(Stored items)

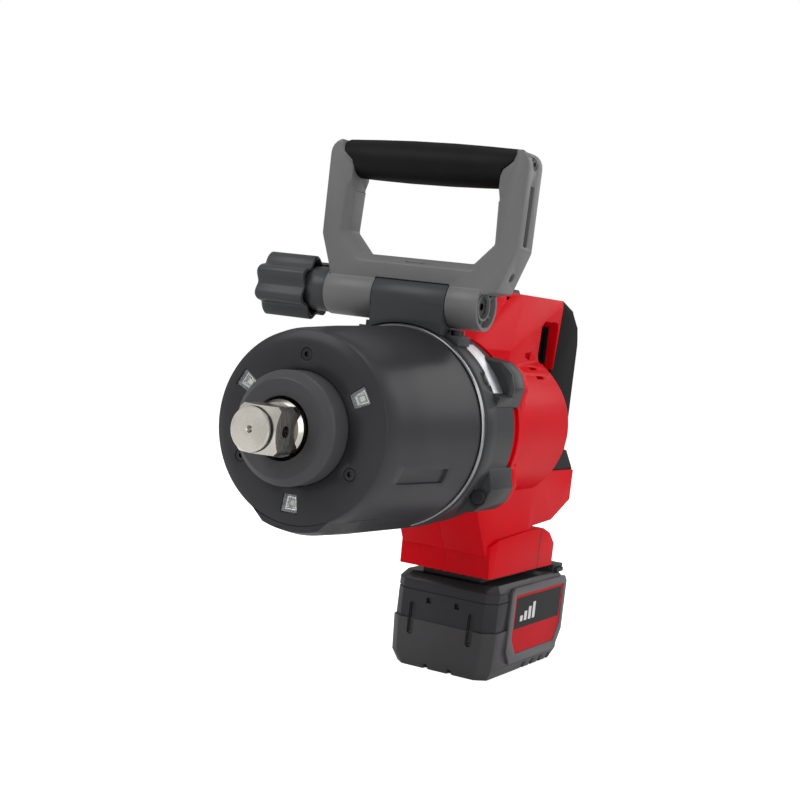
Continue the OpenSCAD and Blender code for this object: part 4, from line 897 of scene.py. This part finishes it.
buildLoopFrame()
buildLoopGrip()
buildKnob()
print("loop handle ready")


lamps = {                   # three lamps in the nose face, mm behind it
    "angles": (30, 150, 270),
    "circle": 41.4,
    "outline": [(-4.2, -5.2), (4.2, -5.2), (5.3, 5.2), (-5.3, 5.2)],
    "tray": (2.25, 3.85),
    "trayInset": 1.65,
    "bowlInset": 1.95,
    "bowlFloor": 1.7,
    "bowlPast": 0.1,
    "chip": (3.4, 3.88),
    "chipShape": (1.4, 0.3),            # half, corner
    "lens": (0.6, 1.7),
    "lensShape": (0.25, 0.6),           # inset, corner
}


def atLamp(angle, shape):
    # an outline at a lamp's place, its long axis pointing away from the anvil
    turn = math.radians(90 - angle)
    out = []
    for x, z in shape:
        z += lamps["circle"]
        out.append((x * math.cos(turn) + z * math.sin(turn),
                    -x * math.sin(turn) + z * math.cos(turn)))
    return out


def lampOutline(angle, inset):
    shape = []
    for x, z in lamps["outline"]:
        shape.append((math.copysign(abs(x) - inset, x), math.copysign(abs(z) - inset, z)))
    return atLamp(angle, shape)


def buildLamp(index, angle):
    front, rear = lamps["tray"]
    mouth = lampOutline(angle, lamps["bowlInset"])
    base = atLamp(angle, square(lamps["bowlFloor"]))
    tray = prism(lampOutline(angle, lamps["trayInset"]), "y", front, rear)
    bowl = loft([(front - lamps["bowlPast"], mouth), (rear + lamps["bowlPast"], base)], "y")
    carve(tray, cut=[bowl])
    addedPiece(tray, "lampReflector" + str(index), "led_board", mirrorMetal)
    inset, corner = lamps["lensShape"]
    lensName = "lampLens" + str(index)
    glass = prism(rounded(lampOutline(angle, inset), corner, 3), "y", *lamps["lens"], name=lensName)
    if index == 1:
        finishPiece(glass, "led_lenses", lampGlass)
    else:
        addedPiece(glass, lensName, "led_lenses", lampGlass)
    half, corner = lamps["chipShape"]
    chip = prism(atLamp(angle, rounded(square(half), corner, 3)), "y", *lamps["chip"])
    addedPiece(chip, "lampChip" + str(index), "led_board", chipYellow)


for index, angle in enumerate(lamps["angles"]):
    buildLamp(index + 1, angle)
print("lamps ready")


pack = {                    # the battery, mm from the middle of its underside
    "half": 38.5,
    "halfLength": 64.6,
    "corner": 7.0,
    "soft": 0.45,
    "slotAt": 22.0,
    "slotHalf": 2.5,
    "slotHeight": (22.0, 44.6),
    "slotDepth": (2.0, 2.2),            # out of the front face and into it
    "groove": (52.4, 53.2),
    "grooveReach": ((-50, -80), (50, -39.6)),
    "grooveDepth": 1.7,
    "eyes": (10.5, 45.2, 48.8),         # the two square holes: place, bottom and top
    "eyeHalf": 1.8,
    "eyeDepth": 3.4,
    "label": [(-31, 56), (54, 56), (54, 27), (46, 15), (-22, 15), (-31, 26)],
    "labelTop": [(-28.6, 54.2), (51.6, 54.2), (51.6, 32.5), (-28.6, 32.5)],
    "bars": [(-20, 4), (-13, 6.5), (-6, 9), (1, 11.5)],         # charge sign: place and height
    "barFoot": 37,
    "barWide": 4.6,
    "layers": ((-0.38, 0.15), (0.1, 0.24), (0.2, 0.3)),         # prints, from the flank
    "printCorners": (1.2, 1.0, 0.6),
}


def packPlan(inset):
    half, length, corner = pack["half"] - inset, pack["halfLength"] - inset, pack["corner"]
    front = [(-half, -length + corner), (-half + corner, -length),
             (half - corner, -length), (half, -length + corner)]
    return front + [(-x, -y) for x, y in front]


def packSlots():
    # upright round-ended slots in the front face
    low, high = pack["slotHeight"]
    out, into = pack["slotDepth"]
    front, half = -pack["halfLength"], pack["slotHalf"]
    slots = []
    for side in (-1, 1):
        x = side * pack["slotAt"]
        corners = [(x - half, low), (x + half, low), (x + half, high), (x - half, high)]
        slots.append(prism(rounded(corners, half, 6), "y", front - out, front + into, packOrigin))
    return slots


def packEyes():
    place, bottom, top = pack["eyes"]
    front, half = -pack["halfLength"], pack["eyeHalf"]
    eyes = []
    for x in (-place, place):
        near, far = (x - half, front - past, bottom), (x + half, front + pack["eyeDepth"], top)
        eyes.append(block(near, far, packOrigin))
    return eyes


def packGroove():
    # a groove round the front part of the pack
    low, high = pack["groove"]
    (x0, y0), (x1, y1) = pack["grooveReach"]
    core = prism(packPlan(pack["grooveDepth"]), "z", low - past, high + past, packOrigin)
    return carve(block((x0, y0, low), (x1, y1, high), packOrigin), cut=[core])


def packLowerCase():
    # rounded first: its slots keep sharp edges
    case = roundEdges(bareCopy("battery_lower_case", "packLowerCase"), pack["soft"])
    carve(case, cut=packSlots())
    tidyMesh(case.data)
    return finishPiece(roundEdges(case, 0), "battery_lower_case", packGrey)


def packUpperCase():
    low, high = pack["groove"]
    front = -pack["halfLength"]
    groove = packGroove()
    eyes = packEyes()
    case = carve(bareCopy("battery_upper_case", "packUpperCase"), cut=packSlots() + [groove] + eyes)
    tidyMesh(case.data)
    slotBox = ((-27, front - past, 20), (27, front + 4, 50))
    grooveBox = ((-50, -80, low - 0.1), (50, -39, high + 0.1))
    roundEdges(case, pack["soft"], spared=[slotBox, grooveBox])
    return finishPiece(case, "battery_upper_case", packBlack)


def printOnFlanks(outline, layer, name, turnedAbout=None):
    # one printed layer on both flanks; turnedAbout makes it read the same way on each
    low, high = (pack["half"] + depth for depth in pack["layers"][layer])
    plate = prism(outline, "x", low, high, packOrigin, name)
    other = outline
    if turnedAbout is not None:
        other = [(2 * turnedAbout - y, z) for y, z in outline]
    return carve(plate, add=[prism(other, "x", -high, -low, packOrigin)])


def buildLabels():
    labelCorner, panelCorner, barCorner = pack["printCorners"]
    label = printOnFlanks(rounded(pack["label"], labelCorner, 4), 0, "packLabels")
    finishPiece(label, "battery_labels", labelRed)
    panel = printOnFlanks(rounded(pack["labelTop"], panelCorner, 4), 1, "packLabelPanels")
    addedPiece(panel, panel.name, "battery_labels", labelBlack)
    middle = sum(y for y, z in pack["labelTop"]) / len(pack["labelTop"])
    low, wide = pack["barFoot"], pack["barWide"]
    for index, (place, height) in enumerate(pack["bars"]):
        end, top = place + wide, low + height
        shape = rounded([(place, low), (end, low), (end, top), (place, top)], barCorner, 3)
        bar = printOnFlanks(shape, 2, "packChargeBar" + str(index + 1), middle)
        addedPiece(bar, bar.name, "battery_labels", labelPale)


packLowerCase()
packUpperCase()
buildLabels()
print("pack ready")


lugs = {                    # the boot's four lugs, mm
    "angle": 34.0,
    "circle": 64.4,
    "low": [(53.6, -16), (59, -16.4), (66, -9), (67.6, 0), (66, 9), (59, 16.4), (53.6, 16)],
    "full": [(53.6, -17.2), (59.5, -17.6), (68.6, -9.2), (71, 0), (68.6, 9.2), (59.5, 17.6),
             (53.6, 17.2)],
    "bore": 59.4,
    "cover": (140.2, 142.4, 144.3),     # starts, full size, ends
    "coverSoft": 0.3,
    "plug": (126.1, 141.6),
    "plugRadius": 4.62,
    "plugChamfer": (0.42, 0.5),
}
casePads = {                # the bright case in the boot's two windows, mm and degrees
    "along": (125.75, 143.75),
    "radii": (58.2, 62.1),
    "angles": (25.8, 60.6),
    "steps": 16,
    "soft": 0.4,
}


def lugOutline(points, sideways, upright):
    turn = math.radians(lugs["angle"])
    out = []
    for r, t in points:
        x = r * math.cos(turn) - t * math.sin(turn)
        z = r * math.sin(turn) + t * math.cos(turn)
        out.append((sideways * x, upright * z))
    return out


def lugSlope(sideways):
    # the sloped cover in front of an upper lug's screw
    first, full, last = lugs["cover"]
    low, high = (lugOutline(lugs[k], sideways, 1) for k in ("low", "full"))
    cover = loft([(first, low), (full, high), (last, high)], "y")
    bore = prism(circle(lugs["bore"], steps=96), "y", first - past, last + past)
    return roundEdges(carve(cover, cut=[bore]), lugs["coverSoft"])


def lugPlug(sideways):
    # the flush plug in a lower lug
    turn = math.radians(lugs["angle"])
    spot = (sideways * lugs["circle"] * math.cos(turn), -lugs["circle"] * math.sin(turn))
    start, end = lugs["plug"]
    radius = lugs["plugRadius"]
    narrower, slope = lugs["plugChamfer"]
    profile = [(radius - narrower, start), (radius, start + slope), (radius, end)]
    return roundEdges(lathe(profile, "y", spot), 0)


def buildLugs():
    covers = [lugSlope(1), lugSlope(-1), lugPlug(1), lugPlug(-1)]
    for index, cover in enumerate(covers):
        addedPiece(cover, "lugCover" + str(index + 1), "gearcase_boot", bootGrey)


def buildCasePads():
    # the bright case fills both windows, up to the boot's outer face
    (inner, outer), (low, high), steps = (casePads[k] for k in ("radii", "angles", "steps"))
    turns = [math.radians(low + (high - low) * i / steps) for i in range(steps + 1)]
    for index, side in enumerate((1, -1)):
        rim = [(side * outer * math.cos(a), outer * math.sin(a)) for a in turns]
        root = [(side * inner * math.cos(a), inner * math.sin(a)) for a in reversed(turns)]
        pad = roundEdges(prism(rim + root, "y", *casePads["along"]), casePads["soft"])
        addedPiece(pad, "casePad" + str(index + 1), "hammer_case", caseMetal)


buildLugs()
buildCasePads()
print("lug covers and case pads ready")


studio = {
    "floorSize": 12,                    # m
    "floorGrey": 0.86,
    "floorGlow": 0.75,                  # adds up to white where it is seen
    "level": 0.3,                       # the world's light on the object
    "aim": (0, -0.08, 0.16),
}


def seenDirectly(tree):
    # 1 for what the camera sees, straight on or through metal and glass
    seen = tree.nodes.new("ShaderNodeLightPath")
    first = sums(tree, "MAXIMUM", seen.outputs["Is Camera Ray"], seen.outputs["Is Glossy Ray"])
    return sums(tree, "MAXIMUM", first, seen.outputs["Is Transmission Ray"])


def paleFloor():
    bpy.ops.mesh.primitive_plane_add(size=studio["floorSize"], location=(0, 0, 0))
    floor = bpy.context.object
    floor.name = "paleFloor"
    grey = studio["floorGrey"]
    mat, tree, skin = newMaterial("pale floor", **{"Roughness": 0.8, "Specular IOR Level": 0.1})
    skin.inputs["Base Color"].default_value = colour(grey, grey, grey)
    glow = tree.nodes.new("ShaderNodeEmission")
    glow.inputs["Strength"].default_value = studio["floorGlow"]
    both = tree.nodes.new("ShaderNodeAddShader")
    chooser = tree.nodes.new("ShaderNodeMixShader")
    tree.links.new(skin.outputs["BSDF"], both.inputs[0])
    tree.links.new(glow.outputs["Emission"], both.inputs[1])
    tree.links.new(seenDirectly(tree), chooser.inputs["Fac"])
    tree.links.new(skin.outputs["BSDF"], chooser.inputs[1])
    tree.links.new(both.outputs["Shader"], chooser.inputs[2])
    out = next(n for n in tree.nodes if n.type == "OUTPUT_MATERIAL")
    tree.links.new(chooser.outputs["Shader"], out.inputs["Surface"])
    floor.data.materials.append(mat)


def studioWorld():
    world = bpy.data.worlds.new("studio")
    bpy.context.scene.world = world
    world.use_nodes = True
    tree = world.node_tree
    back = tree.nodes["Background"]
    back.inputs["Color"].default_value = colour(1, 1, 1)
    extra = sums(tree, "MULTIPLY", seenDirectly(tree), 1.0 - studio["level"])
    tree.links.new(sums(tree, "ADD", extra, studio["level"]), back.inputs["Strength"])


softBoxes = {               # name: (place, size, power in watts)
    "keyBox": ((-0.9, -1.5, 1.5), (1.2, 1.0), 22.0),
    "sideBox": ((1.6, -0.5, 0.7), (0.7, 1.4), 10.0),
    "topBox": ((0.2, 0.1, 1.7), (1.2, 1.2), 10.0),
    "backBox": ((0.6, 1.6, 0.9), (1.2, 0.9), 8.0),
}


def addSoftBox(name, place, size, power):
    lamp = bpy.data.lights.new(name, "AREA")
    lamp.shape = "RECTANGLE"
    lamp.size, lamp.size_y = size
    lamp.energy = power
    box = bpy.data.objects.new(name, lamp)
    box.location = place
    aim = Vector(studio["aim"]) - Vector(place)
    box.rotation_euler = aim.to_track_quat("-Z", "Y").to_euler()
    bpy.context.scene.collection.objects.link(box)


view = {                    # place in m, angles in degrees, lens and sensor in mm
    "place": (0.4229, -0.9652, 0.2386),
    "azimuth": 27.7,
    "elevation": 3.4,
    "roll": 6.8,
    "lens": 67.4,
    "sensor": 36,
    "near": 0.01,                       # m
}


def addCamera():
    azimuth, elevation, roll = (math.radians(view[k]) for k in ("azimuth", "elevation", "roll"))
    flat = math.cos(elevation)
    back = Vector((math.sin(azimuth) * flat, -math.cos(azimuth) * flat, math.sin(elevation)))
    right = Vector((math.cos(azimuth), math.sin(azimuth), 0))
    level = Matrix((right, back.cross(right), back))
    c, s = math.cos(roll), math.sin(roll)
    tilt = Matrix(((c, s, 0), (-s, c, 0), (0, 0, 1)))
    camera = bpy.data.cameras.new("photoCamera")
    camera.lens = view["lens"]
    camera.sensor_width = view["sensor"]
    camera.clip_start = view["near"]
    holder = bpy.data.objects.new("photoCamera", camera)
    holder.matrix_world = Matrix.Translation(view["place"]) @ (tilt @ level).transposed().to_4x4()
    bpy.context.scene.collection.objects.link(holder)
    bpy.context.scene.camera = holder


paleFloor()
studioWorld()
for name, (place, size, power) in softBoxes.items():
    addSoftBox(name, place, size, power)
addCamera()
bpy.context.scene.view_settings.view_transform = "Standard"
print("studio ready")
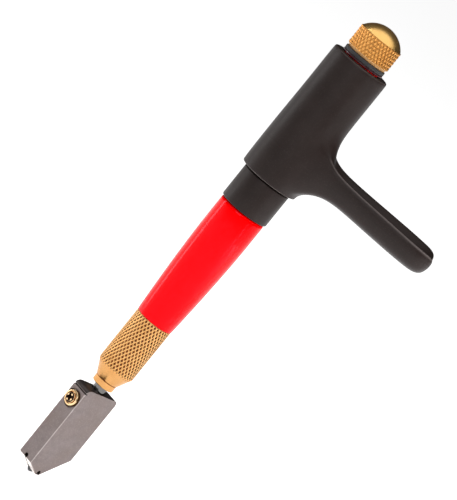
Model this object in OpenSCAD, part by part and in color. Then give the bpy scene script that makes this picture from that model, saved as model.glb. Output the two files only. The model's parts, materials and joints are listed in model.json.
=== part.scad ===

EXERCISE BRIEF:
Copy out exactly the lines between the line with "Model this object" and the last line of the entries, counting both of those lines.

TASK RESULT:
Model this object in OpenSCAD, part by part and in color. Then give the bpy scene script that makes this picture from that model, saved as model.glb. Output the two files only. The model's parts, materials and joints are listed in model.json.
=== part.scad ===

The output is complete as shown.